Which is just as well because I'd bore you to tears.

But that doesn't mean I don't use tins of food. Everyone does. It's just that some tins are more interesting than others.

For example, the other night I bought an 825g tin of Sarson Ka Saag (curried mustard greens) and a pack of fresh chili roti from Desi Needs, the quaintly named spice shop in Coburg.

I warmed up the mustard greens, cooked a pot of potatoes, mashed them with a little butter and a few mustard seeds and plenty of salt and pepper, heated the square roti under the grill, sliced it diagonally twice into four crunchy triangles, piled the potatoes into a large bowl, poured the hot Sarson Ka Saag over, sat the roti on the side and that was dinner.
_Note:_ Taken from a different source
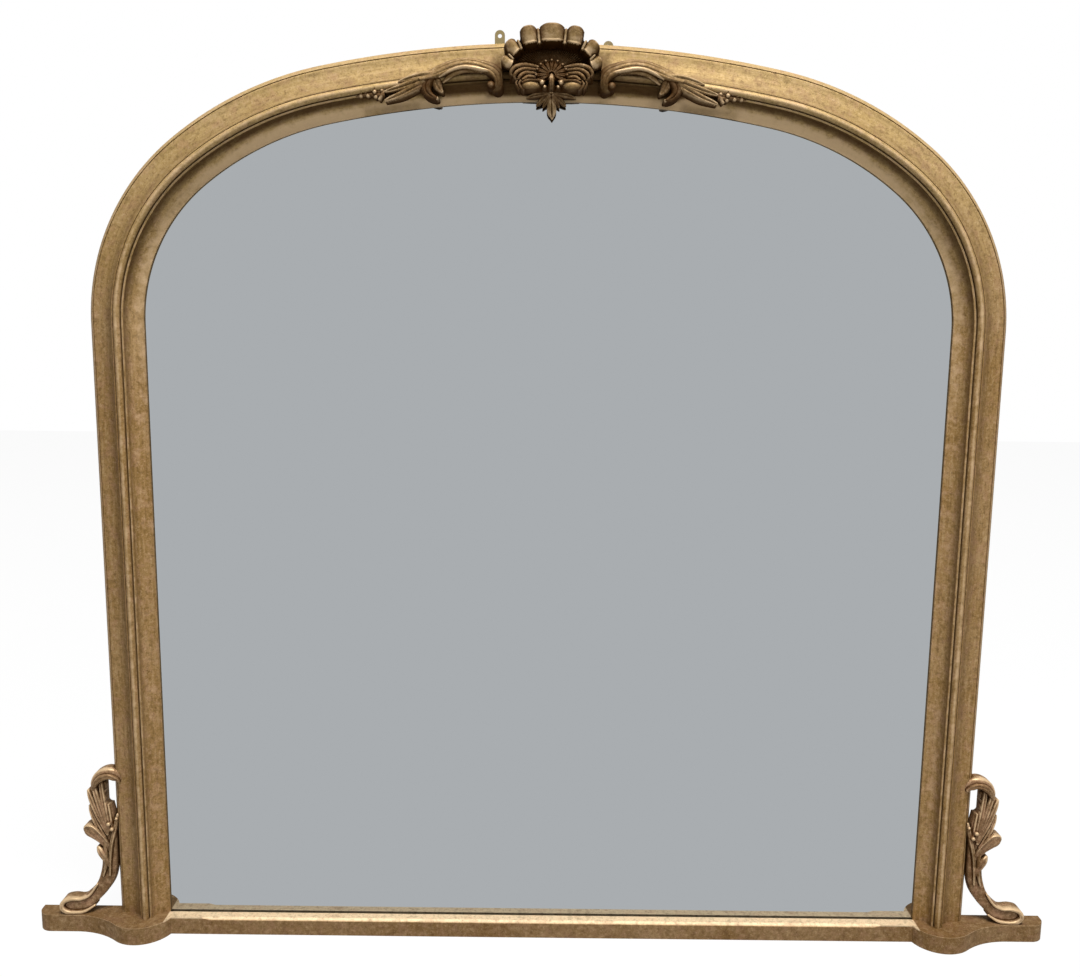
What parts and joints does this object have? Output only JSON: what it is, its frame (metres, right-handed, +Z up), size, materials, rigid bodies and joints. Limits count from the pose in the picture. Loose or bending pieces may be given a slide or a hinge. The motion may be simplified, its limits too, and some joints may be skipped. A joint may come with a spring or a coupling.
{
  "type": "overmantel mirror",
  "caption": "Arched overmantel mirror: gilt moulded frame on a shaped base board, with a carved shell crest, scrolls and scroll brackets, made to stand on a mantelshelf against a wall.",
  "frame": {"origin": "middle of the base board's underside, on its back edge, which lies in the wall plane", "axes": "+Z up; +Y into the wall, so the front faces -Y; +X to the right as seen from the front"},
  "size_m": [1.412, 0.0595, 1.2109],
  "materials": {
    "gilt_base": "aged gilt on wood, rubbed cream along the front edge",
    "gilt_post": "aged gilt on wood, satin",
    "gilt_arch": "aged gilt on wood, satin",
    "gilt_crest": "aged gilt on carved wood, dark in the hollows",
    "gilt_bracket": "aged gilt on carved wood, dark in the hollows",
    "mirror_plate": "polished silvered glass",
    "back_wood": "plain sawn softwood",
    "raw_wood": "plain hardwood",
    "steel_fasteners": "dull steel",
    "plate_metal": "dull pale brass"
  },
  "bodies": {
    "root": {"base_board": "gilt_base", "post_left": "gilt_post", "post_right": "gilt_post", "arch_shoulder_left": "gilt_arch", "arch_shoulder_right": "gilt_arch", "arch_haunch_left": "gilt_arch", "arch_haunch_right": "gilt_arch", "arch_crown_left": "gilt_arch", "arch_crown_right": "gilt_arch", "mirror_glass": "mirror_plate", "back_board_1": "back_wood", "back_board_2": "back_wood", "back_board_3": "back_wood", "back_board_4": "back_wood", "back_board_5": "back_wood", "back_board_6": "back_wood", "glass_blocks": "raw_wood", "back_board_nails": "steel_fasteners", "arch_dowels": "raw_wood", "post_screws": "steel_fasteners", "hanger_plate_left": "plate_metal", "hanger_plate_right": "plate_metal", "hanger_screws": "steel_fasteners", "bracket_left": "gilt_bracket", "bracket_right": "gilt_bracket", "crest_shell": "gilt_crest", "crest_palmette": "gilt_crest", "crest_cup_left": "gilt_crest", "crest_cup_right": "gilt_crest", "crest_pendant": "gilt_crest", "crest_scroll_left": "gilt_crest", "crest_scroll_right": "gilt_crest", "crest_husk_left": "gilt_crest", "crest_husk_right": "gilt_crest"}
  },
  "joints": []
}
Of course, I could have made the Sarson Ka Saag at home.

Sarson Ka Saag (Curried Mustard Greens)

One kilogram finely chopped mustard greens. (Other greens will suffice if you can't get them.)
A quarter kilogram finely chopped spinach. (I have noticed different recipes vary the ratio of mustard greens to spinach.)
A large onion.
Two green chillies
Four cloves garlic
Two centimetres of ginger
Two red chilies
Two tablespoons gram flour
One tablespoon ghee or butter
Four tablespoons ghee
Salt


Boil the mustard greens and spinach in two cups water until soft. Drain excess water, mash and set aside. Meanwhile, mince the onion, green chillies, garlic and ginger and chop the red chilies finely. Saute all of these for a few minutes in four tablespoons of ghee. Now add the mashed greens and a good pinch of salt. Make paste of the gram flour* with a little water, add it to the above mixture, cook for twenty minutes, adjusting liquid if necessary, and serve topped with butter with roti on the side.

*Which I am assured must be the genuine channa dal flour, not the commonly mistaken chickpea flour, but then my half-an-hour of internet research tells me these are one and the same thing. The hell with the internet. It's a waste of time.